Das allerdings unterstellt, dass Seraj so handlungsfähig ist wie der türkischer Alleinherrscher Recep Tayyipp Erdoğan. Aber das ist er nicht. Seraj ist der Chef einer sehr fragilen Regierung, die einen Teil des Landes kontrolliert. Libyen ist bis heute eine zerfallener Staat, die Türkei ist es nicht.
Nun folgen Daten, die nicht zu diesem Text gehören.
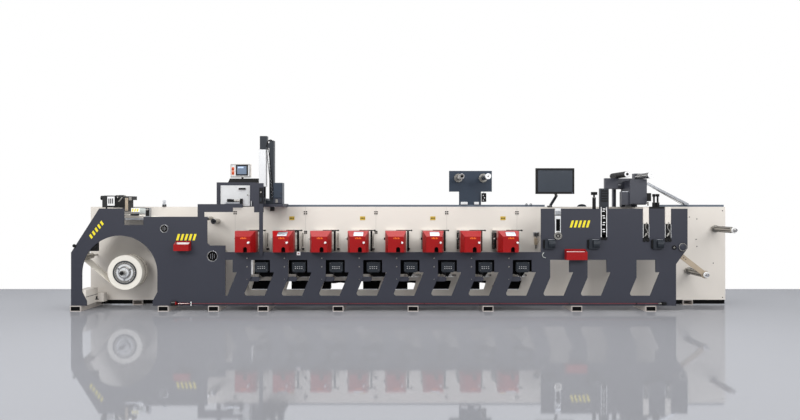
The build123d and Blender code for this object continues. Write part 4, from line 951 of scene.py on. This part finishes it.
def make_cabinet_trim():
    """Door handle slot, lock, seam and the valves on the wall top under the door."""
    low, high = corners("cabinet_door")
    y = low[1]
    front = corners("control_cabinet")[0][1]
    door_front = front - 22.3
    shapes = [
        brick((-2764, y - 2, 1834), (-2652, y + 4, 1864), 1, 0),
        disc((-2620, door_front, 1750), FRONT, 10, 4, 1, 24),
    ]
    edge = ((low[0] + 18, door_front - 1.2, low[2] + 18), (high[0] - 18, door_front + 0.5, high[2] - 18))
    shapes += frame_bars(*edge, 2, 2, 0.5)
    write_piece("cabinet_door_trim", shapes, "black_paint steel seam", "cabinet_door")
    y = WALL_FRONT - 34
    valves = [
        brick((-2941, y, 1640), (-2880, y + 50, 1686), 3, 0),
        brick((-2872, y, 1640), (-2837, y + 50, 1682), 3, 0),
        ribbed((-2829, y + 22, 1656), (-2737, y + 22, 1656), 22, 4, 4, 24, 1),
        brick((-2734, y - 4, 1597), (-2700, y + 50, 1692), 3, 0),
        brick((-2985, y - 6, 1563.5), (-2700, WALL_FRONT + 24, 1610), 3, 2),
        brick((-2960, y, 1610), (-2740, y + 40, 1638), 2, 3),
    ]
    write_piece("cabinet_valves", valves, "black_paint steel plate_paint rail_metal")
    side = [brick((high[0] + 20, front - 4, 1575), (high[0] + 30, front, 1935), 2, 0)]
    write_piece("cabinet_edge", side, "panel_grey")


def make_panel_face():
    """The operator panel's light frame, thick black bezel, grey display and two lit button blocks."""
    low, high = corners("control_panel")
    y = low[1]
    shapes = [brick((low[0] + 3, y - 5, low[2] + 3), (high[0] - 3, y, high[2] - 3), 4, 0)]
    shapes += frame_bars((low[0] + 9, y - 8, low[2] + 9), (high[0] - 9, y - 4, high[2] - 9), 7, 6, 2)
    shapes += [
        brick((-2826, y - 9, 2063), (-2630, y - 4, 2234), 3, 1),
        brick((-2804, y - 10.5, 2084), (-2654, y - 8, 2214), 1, 2),
        brick((-2792, y - 11.5, 2180), (-2700, y - 10, 2204), 0.5, 5),
        brick((high[0] - 12, y - 7, low[2] + 10), (high[0] - 5, y - 3, high[2] - 10), 1, 1),
    ]
    for z in (2076, 2140):
        shapes.append(brick((-2892, y - 8, z), (-2850, y - 4, z + 56), 2, 3))
        shapes.append(disc((-2871, y - 8, z + 28), FRONT, 14, 7, 4, 28))
    names = "panel_grey black_paint grey_screen orange red_paint screen seam"
    write_piece("control_panel_face", shapes, names, "control_panel")


# The mast

def make_mast_trim():
    """The housing's cover, the slide below it, the cable lattice beside it, and the motor's faces."""
    low, high = corners("mast_column")
    front = low[1]
    cover = [brick((low[0], front - 6, low[2]), (high[0], front, high[2]), 6, 0)]
    write_piece("mast_housing_cover", cover, "panel_grey")
    slide = [
        brick((-2351, front - 30, 1700), (-2252, front - 2, 1866), 5, 0),
        brick((-2262, front - 22, 1640), (-2183, front - 2, 1690), 4, 2),
        brick((-2340, front - 40, 1740), (-2275, front - 30, 1790), 3, 3),
        rod((-2300, front - 40, 1830), (-2300, front - 52, 1830), 12, 24, 3, 1),
        brick((-2330, front - 18, 1612), (-2290, front, 1700), 3, 0),
        brick((-2250, front - 24, 1609), (-2090, front + 20, 1662), 4, 3),
        brick((-2183, front, 1499), (-2122, front + 60, 1562), 3, 0),
        brick((-2300, PLATE_FRONT - 10, 1560), (-2245, PLATE_FRONT, 1850), 4, 0),
        brick((-2292, PLATE_FRONT - 16, 1640), (-2262, PLATE_FRONT - 9, 1700), 3, 3),
        rod((-2276, PLATE_FRONT - 10, 1780), (-2276, PLATE_FRONT - 20, 1780), 12, 20, 2, 1),
    ]
    write_piece("mast_slide", slide, "black_paint steel rail_metal machine_grey")
    y = front - 8
    left = [(-2232, y, 2441), (-2214, y, 2250), (-2192, y, 2040), (-2172, y, 1830), (-2150, y + 10, 1700)]
    right = [(-2206, y, 2452), (-2184, y, 2250), (-2160, y, 2040), (-2140, y, 1840), (-2120, y + 10, 1720)]
    lines = [tube(path, 5, 10, 0) for path in (left, right)]
    steps = np.linspace(0, 1, 27)
    across = np.where(np.arange(27) % 2 == 0, 0.0, 30.0)
    lattice = np.stack([-2238 + 84 * steps + across, np.full(27, y), 2436 - 726 * steps], axis=1)
    lines.append(tube(lattice, 3.0, 8, 1, smooth=1))
    hook = [(-2236, y + 6, 2480), (-2215, y + 6, 2560), (-2180, y + 6, 2585), (-2150, y + 6, 2576)]
    lines.append(tube(hook, 8, 10, 0))
    write_piece("mast_cables", lines, "black_plastic rail_metal")
    low, high = corners("mast_motor")
    y = low[1]
    outline = [
        (low[0] + 6, 1700), (high[0] - 6, 1700), (high[0] - 6, high[2] - 8),
        (low[0] + 40, high[2] - 8), (low[0] + 6, 1850),
    ]
    motor = [
        plate(outline, y - 8, y, 3, 0),
        brick((low[0] + 6, y - 12, 1612), (high[0] - 4, y, 1692), 5, 1),
        brick((low[0] + 34, y - 14, 1624), (low[0] + 70, y - 11, 1676), 2, 2),
        ribbed((high[0] - 16, y - 20, 1770), (high[0] - 16, y - 4, 1770), 14, 2, 2, 20, 1),
    ]
    write_piece("mast_motor_face", motor, "blue_grey plate_paint steel")


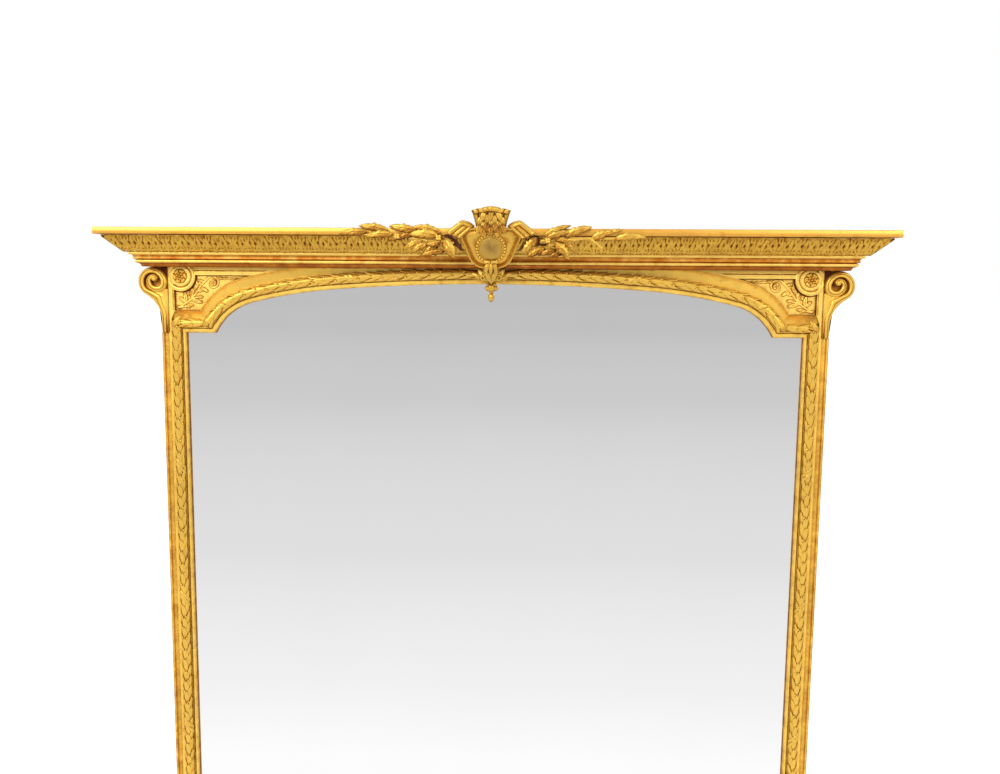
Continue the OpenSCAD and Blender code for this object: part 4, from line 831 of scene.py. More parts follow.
edge, out, share = spiral_path()
lower = np.interp(edge[:, 1], [0, 27, 46, 62, 69, 74.5, 80, 86, 91, 101, 121],
                  [12.6, 13, 15, 15, 18, 24, 19, 16, 14.5, 14, 15.5])
upper = np.interp(share, [0, 0.25, 0.47, 0.64, 0.82, 1], [15.5, 14.5, 16, 15, 12, 8.5])
wide = np.where(share > 0, upper, lower)
lift = np.interp(share, [0, 0.25, 0.5, 0.82, 1], [0, 1.0, 2.0, 4.0, 5.0])
# band: share of the width inwards from the outer edge, and height; it rides up towards the eye
band = np.array([[0.0, 36], [0.0, 48], [0.03, 52.0], [0.1, 55.0], [0.2, 57.2], [0.3, 58.4], [0.40, 58.6],
                 [0.46, 57.0], [0.52, 58.6], [0.6, 59.3], [0.78, 59.3], [0.9, 58.4], [0.97, 56.6], [1.0, 53],
                 [1.0, 36]])
xz = edge[:, None] - out[:, None] * (wide[:, None] * band[None, :, 0])[..., None]
rise = band[:, 1] + lift[:, None] * (band[:, 1] > 40)
spiral = stacked(xz[..., 0], -rise, np.minimum(xz[..., 1], console_top) + shoulder_z)
# painted shade across the band: deeper at its edges, in the groove and on its back; low down it is painted
# darker towards the foot
spiral_shade = np.array([.6, .3, .2, .12, .06, .03, .08, .55, .12, .02, .02, .08, .35, .7, 1])
to_foot = np.clip(1 - edge[:, 1:] / 44, 0, 1) * (share[:, None] == 0)
parts = [shells(spiral, np.clip(spiral_shade + 0.26 * to_foot, 0, 1))]
# ground under the volute: rings from its eye out to the bracket's outline, sunk, and painted in
# dark shade that deepens upwards
lim = int(np.argmax(edge[:, 1]))
outline = np.concatenate([[[stile_x, 0]], edge[:lim + 1], [[stile_x, edge[lim, 1]]]])
outline = np.minimum(outline, [np.inf, console_top])
mid = np.array([800.0, 100.0])
t = np.array([0, 0.25, 0.45, 0.6, 0.72, 0.82, 0.9, 0.95, 0.965, 0.965])[:, None, None]
ring = mid + (outline - mid) * t
low = 49.5 + 0 * ring[..., 0]
low[-1] = 38.2
rings = stacked(ring[..., 0], -low, ring[..., 1] + shoulder_z)
end = stacked(mid[0] + 0 * outline[:, 0], -38.2, mid[1] + shoulder_z)[None]
tone = np.clip(0.45 + (ring[..., 1] - 105) / 55, 0.35, 0.95)
parts.append(shells(np.concatenate([rings, end]), np.concatenate([tone, tone[-1:]]), ends=False))
# the side behind the band, against the stile's outer face and back to the wall, painted in half shade
behind_x = body_x + 0.2
behind = edge[:lim + 1][edge[:lim + 1, 0] >= behind_x]
behind = np.concatenate([[[behind_x, 0]], behind, [[behind_x, behind[-1, 1]]]])
behind = np.minimum(behind, [np.inf, console_top])
y = np.array([-0.2, -20, -46])[:, None]
parts.append(shells(stacked(behind[:, 0], y, behind[:, 1] + shoulder_z), 0.45))
# the eye, a low dome that the band runs into, painted in shade round its foot
lat = np.linspace(0, np.pi / 2, 8)[:, None]
lon = np.linspace(0, 2 * np.pi, 28, endpoint=False)
eye = stacked(eye_x + eye_r * np.sin(lat) * np.cos(lon), -(52 + 13.0 * np.cos(lat)),
              shoulder_z + eye_z + eye_r * np.sin(lat) * np.sin(lon))
foot = eye[-1:].copy()
foot[..., 1] = -45
base = foot * [0, 1, 0] + [eye_x, 0, shoulder_z + eye_z]
tone = np.concatenate([0.05 + 0.5 * (lat / 1.57) ** 4, [[1], [1]]])
parts.append(shells(np.concatenate([eye, foot, base]), tone, ends=False))
# the flat ground between the tail and the border, running down into the stile's hollow; it is painted
# darker low down and along both edges, as shade
lip_z = np.linspace(0.5, 104, 48)[:, None]
line = edge - out * wide[:, None]
high_x = np.maximum(np.interp(lip_z, line[:lim, 1], line[:lim, 0]) + 2.0, stile_x + 1.0)
high_x = np.minimum(high_x, np.interp(lip_z, [80, 90, 104], [900, 812, 808]))
across = np.linspace(0, 1, 8)
lip_x = 771.6 + (high_x - 771.6) * across
lip_h = np.interp(lip_z, [0, 25, 60, 104], [50.2, 53.0, 55.2, 55.2]) \
    + (1 - np.sin(np.pi * across)) * np.interp(lip_z, [0, 40, 97], [6.5, 2.0, 0.6])
lip_h[:, 0] = np.minimum(lip_h[:, 0], 57.4)
tone = np.interp(lip_z, [0, 30, 60, 97], [0.34, 0.14, 0.02, 0.12]) \
    + 0.35 * (across > 0.9) + 0.25 * (across < 0.05)
parts.append(backed(stacked(lip_x, -lip_h, lip_z + shoulder_z), tone, -46.5))
console_gold = gilding("console_gold", (0.84, 0.52, 0.078), 0.10, 0.36, 0.6, bole=(0.11, 0.018, 0.003))
both_sides("console_scroll", parts, ["console"], console_gold, 45)

# ---- Cornice ----
# Bed moulding of fillet, hollow, bead and deep cove; a sloping moulding of upright acanthus leaves;
# and the plain cap. Each runs along the front and is mitred into short returns.
leaf_pitch = 31.0
slope_low, slope_high = np.array([57.0, 191.0]), np.array([96.5, 227.6])


def cornice_run(section, hollow, side, stations):
    """A section of (projection, z above the shoulder) run along the front (side 0) or the right
    return (side 1), cut to the 45 degree mitre."""
    p, z = section.T
    t = np.linspace(0 if side else -1, 1, stations)[:, None]
    if side:
        return shells(stacked(body_x + p, -(face_h + p) * t, shoulder_z + z), hollow)
    return shells(stacked((body_x + p) * t, -(face_h + p), shoulder_z + z), hollow)


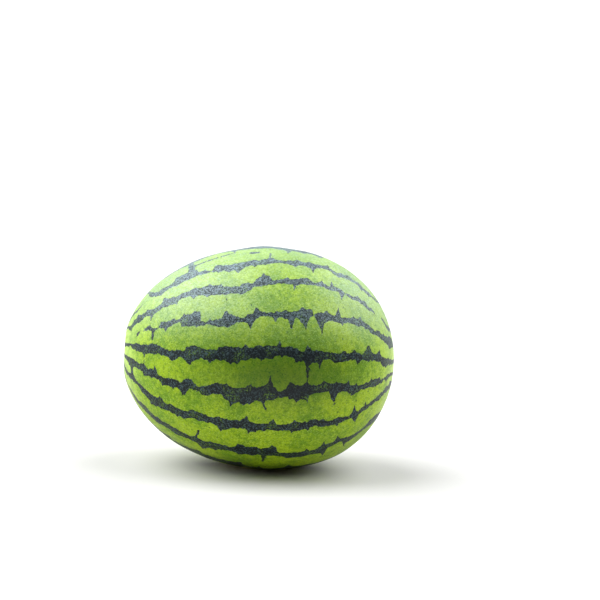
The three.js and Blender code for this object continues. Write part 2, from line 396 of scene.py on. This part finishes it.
# Generated stripes, for the side turned away. Their courses are the turn of a stripe's middle
# at the stem end, at mid length and at the blossom end.
HIDDEN_COURSES = [
    (124, 113, 138), (142, 131, 154), (160, 150, 170), (178, 167, 186), (196, 186, 200),
    (214, 203, 213), (232, 221, 226), (250, 240, 238), (266, 256, 250), (284, 272, 259),
]
HIDDEN_SEED = 7
HIDDEN_KNOTS = np.linspace(0, 180, 9)           # stations where course and width are set
COURSE_STATIONS = (0, 50, 130, 180)             # a course is straight in its middle part
COURSE_WANDER = 1.8                             # degrees of turn
HALF_WIDTHS = (2.2, 4.0)                        # degrees of turn
WIDTH_CHANGES = (0.6, 1.5)                      # along one stripe
REACH_CHANGES = (0.8, 1.2)                      # from one landmark to the next
LANDMARK_GAPS = (0.9, 3.6)                      # degrees of station
END_OF_STRIPES = 3.0                            # station of the first landmark
CUSP_LENGTHS = (0.5, 1.6, 3.2, 6.5)             # degrees of turn
CUSP_CHANCES = (0.35, 0.30, 0.22, 0.13)


def edge_at(points, outward):
    """Turn of a stripe's edge at every station. outward is 1 for an upper edge, -1 for a lower."""
    stops, turns = np.array(points, float).T
    turns = turns * outward
    before = np.clip(np.searchsorted(stops, station) - 1, 0, len(stops) - 2)
    start, end = turns[before], turns[before + 1]
    share = np.clip((station - stops[before]) / (stops[before + 1] - stops[before]), 0, 1)
    from_outer = np.where(end > start, 1 - share, share)
    inner = np.minimum(start, end)
    return outward * (inner + abs(end - start) * (1 - from_outer) ** LOBE_ROUNDNESS)


def nearest_way_round(angle):
    """The same angle, counted from -180 to 180."""
    return (angle + 180) % 360 - 180


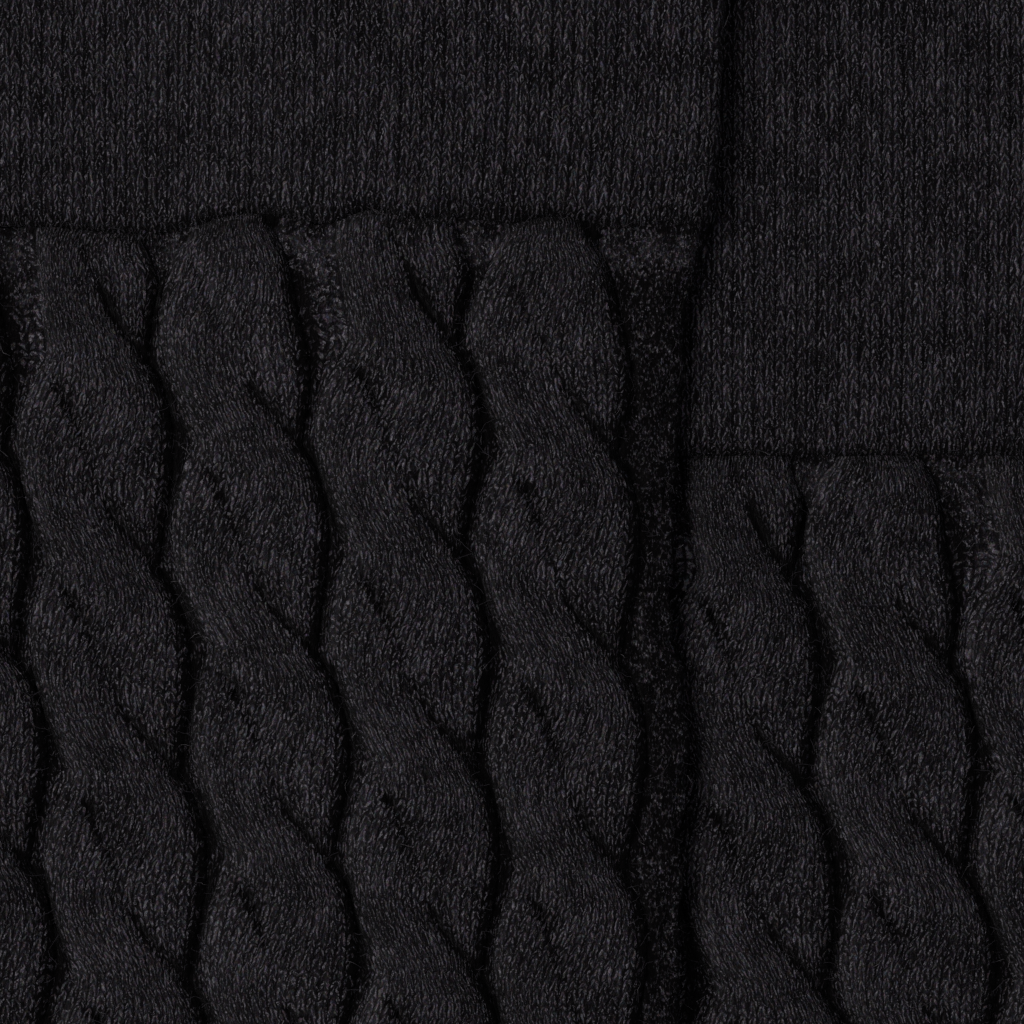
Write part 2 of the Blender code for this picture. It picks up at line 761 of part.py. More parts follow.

Dessen ist sich Merkel bewusst: „Die Regierung in Libyen hat noch nicht die Macht im ganzem Land, wie das wünschenswert wäre.“

Merkel und mit ihr die EU müssen allerdings die Illusion aufrecht erhalten, dass Libyen ein Staat sei, mit dem man – trotz aller Schwierigkeiten – früher oder später ins Geschäft kommen kann. Tun sie das nicht, müssten sie sich offen eingestehen, dass Europa mehr und mehr in den libyschen Treibsand hineingezogen wird.

Mogherini müsste das besser wissen als andere. Sie ist die Namensgeberin und wohl auch Erfinderin der Mission Sophia. Diese Militäroperation begann im Jahr 2015 und richtete sich gegen Schlepper, 2016 weitete die EU Sophia aus. Europäische Kriegsschiffe sollten auch den Waffenschmuggel in Richtung Libyen bekämpfen. Außerdem rückten die Schiffe näher an die libysche Küste heran. Es gibt ein Ausbildungsprogramm für libysche Grenzschützer. Seit 2016 steht die Nato der EU bei. Sie hilft bei der Versorgung und Aufklärung.

Mit jedem Jahr also rückt Europa näher an Libyen heran, mit jedem Jahr aber kamen mehr Migranten. Die Erklärung von Malta kann man deshalb auch anders lesen, als Eingeständnis. Europa hat es einem Fall von mission creep zu tun. Libyen ist zu einer strategischen Herausforderung für die gesamte Europäische Union geworden. Das ist die Dimension des Problems.